Aim — Below are entries. Reproduce exactly the lines between the line holding "clear_scene()" and the line holding "bpy.context.scene.collection.objects.link(empty)", inclusive, and only those.

>>>>

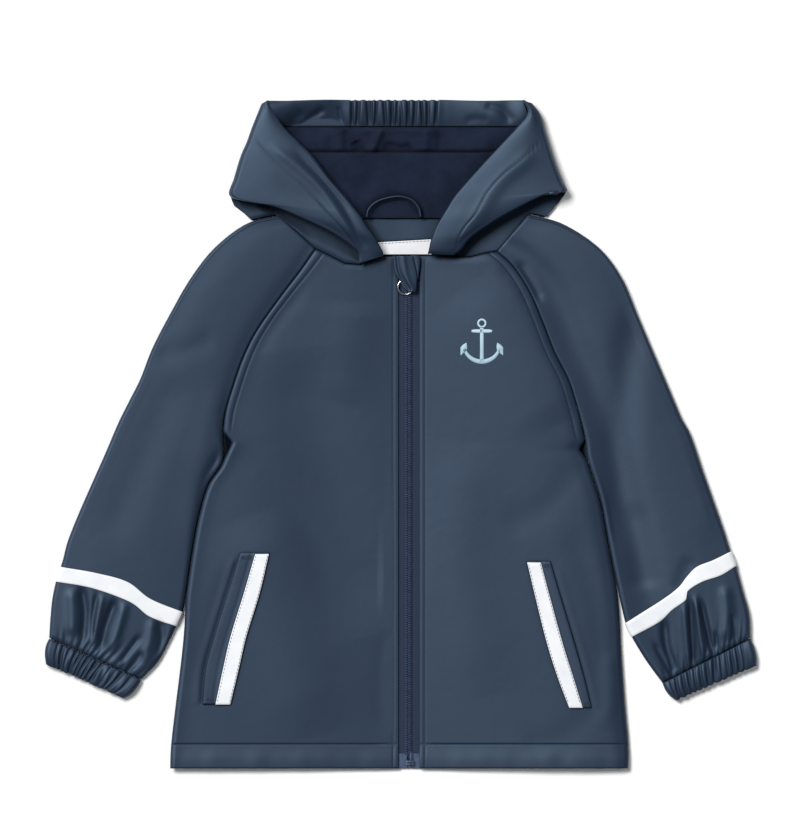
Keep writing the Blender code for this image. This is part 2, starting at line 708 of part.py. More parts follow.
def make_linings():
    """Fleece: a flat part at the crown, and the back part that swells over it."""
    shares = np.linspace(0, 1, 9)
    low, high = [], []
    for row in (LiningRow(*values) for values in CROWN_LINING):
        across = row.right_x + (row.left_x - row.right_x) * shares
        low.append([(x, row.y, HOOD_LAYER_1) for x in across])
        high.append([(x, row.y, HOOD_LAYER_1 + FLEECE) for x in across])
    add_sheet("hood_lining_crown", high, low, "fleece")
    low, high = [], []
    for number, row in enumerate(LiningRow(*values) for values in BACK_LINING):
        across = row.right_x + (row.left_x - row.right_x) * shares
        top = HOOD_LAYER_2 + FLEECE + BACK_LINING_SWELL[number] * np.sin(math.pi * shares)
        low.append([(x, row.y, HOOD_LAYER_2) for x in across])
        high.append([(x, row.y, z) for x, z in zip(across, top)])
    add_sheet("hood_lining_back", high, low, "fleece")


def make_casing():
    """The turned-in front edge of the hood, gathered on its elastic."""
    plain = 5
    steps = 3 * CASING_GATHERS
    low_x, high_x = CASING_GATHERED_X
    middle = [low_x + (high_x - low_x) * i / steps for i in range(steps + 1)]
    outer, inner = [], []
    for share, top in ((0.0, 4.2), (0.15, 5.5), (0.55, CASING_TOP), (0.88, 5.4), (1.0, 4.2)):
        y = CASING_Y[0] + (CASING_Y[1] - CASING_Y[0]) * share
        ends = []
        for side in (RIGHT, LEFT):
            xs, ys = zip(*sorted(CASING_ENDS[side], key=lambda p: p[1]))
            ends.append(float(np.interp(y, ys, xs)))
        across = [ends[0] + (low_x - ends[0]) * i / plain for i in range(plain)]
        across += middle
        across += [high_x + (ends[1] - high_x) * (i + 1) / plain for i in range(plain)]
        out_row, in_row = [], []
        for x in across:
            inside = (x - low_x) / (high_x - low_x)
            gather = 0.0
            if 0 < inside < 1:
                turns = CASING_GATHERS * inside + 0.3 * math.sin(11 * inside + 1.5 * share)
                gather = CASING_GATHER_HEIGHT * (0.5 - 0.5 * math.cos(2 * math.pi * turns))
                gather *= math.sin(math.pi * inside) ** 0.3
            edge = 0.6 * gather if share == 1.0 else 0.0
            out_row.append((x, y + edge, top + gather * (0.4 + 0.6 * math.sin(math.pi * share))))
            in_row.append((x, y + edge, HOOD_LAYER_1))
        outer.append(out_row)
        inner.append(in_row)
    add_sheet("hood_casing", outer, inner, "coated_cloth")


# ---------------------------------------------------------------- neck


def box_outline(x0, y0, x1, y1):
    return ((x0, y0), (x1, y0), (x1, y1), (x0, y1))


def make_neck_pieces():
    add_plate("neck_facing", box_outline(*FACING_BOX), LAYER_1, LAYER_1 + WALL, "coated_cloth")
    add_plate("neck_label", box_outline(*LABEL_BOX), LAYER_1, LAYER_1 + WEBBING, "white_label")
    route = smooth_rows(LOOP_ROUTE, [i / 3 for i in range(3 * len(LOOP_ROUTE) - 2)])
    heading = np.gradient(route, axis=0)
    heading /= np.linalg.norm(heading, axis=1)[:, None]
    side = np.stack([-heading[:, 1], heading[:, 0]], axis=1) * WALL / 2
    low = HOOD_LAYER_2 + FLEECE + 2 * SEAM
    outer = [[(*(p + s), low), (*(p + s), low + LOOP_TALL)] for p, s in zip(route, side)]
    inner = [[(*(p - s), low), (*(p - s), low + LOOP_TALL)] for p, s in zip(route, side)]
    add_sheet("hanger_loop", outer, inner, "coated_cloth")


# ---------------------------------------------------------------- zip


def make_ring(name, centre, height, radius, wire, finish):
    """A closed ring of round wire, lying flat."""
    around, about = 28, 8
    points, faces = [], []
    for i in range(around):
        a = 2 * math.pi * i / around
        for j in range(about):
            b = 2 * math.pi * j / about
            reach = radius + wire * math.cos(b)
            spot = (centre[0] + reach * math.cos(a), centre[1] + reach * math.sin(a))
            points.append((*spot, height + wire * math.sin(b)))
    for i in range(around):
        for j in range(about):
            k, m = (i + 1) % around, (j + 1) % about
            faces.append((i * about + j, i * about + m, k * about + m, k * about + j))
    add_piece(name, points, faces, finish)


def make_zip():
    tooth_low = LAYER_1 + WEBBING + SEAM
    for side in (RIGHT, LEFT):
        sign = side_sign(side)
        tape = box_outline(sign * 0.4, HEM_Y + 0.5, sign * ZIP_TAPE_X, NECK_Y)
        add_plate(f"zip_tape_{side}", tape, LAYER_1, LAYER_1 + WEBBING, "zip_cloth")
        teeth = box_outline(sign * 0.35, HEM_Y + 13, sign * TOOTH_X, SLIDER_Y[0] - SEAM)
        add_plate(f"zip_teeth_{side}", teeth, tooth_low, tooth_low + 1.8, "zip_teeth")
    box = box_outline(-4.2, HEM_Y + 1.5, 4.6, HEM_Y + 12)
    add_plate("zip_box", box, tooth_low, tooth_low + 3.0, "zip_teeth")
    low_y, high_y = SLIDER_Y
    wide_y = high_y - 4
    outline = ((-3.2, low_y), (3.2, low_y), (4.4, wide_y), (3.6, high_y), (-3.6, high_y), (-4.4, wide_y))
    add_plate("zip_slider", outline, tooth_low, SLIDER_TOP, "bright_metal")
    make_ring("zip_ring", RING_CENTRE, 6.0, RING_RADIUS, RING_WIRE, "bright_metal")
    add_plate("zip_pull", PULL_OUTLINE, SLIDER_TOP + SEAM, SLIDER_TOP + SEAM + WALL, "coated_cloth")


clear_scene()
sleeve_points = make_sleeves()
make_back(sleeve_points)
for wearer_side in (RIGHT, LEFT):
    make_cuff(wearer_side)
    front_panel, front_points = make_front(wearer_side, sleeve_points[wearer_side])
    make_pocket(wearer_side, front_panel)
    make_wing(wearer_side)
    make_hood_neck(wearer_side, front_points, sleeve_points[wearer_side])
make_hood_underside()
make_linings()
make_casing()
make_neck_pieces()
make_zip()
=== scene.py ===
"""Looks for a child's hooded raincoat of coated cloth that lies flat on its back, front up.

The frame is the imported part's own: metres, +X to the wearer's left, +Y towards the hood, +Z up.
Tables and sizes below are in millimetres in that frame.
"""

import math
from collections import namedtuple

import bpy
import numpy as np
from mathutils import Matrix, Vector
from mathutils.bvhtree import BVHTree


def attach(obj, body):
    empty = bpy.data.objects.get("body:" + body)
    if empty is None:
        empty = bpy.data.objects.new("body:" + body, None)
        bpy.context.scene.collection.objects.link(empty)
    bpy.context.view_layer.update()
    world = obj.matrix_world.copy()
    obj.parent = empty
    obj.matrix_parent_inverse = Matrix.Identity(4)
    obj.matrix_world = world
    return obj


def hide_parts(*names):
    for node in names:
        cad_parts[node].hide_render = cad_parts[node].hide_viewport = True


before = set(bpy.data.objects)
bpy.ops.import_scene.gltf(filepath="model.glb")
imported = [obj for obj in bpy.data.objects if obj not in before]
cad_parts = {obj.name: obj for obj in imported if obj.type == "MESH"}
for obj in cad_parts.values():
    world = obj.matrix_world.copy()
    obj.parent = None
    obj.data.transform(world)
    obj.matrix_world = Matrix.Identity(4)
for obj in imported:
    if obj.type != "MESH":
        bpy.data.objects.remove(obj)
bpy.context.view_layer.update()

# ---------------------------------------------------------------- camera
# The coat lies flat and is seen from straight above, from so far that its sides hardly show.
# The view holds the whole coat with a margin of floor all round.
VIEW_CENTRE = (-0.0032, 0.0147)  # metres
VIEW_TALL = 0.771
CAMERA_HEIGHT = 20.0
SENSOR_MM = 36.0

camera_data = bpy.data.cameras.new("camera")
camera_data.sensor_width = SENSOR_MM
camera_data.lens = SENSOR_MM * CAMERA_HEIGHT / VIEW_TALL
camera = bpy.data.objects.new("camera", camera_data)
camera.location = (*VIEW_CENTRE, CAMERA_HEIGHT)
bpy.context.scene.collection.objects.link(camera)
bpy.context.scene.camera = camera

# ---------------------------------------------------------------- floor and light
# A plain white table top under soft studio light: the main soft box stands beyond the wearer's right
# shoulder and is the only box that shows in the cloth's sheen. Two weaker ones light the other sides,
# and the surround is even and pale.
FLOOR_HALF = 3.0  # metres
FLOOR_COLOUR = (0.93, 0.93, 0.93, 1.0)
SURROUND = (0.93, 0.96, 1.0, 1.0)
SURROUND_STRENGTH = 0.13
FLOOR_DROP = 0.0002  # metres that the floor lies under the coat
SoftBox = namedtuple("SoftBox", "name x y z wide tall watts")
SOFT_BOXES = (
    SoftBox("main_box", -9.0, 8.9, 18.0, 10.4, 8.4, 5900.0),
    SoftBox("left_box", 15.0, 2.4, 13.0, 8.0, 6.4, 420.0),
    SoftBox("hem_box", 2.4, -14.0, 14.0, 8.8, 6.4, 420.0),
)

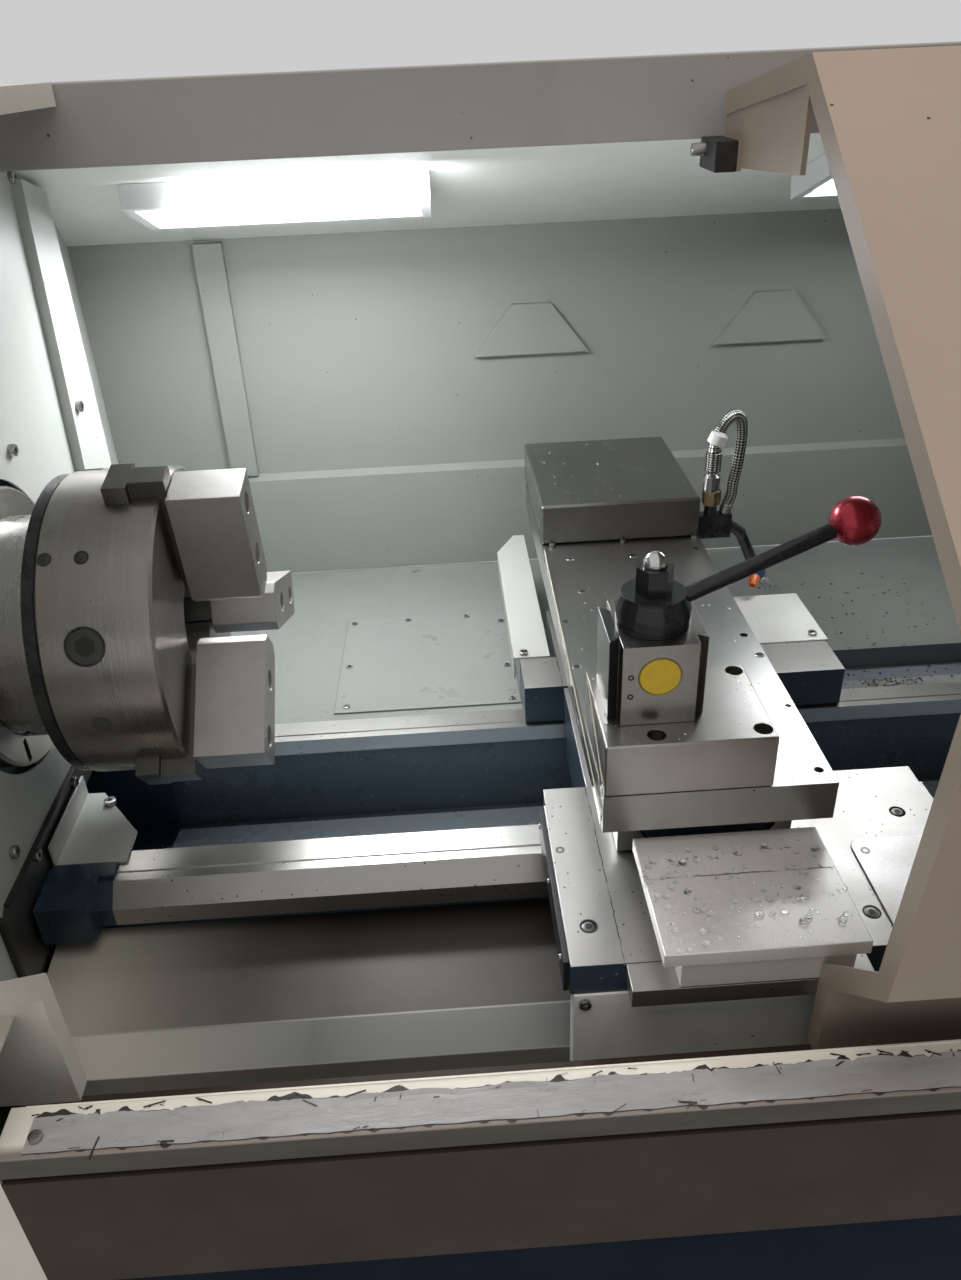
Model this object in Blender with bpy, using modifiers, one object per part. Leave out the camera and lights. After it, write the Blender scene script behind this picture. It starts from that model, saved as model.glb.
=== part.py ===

<<<<

Response —
clear_scene()
sleeve_points = make_sleeves()
make_back(sleeve_points)
for wearer_side in (RIGHT, LEFT):
    make_cuff(wearer_side)
    front_panel, front_points = make_front(wearer_side, sleeve_points[wearer_side])
    make_pocket(wearer_side, front_panel)
    make_wing(wearer_side)
    make_hood_neck(wearer_side, front_points, sleeve_points[wearer_side])
make_hood_underside()
make_linings()
make_casing()
make_neck_pieces()
make_zip()
=== scene.py ===
"""Looks for a child's hooded raincoat of coated cloth that lies flat on its back, front up.

The frame is the imported part's own: metres, +X to the wearer's left, +Y towards the hood, +Z up.
Tables and sizes below are in millimetres in that frame.
"""

import math
from collections import namedtuple

import bpy
import numpy as np
from mathutils import Matrix, Vector
from mathutils.bvhtree import BVHTree


def attach(obj, body):
    empty = bpy.data.objects.get("body:" + body)
    if empty is None:
        empty = bpy.data.objects.new("body:" + body, None)
        bpy.context.scene.collection.objects.link(empty)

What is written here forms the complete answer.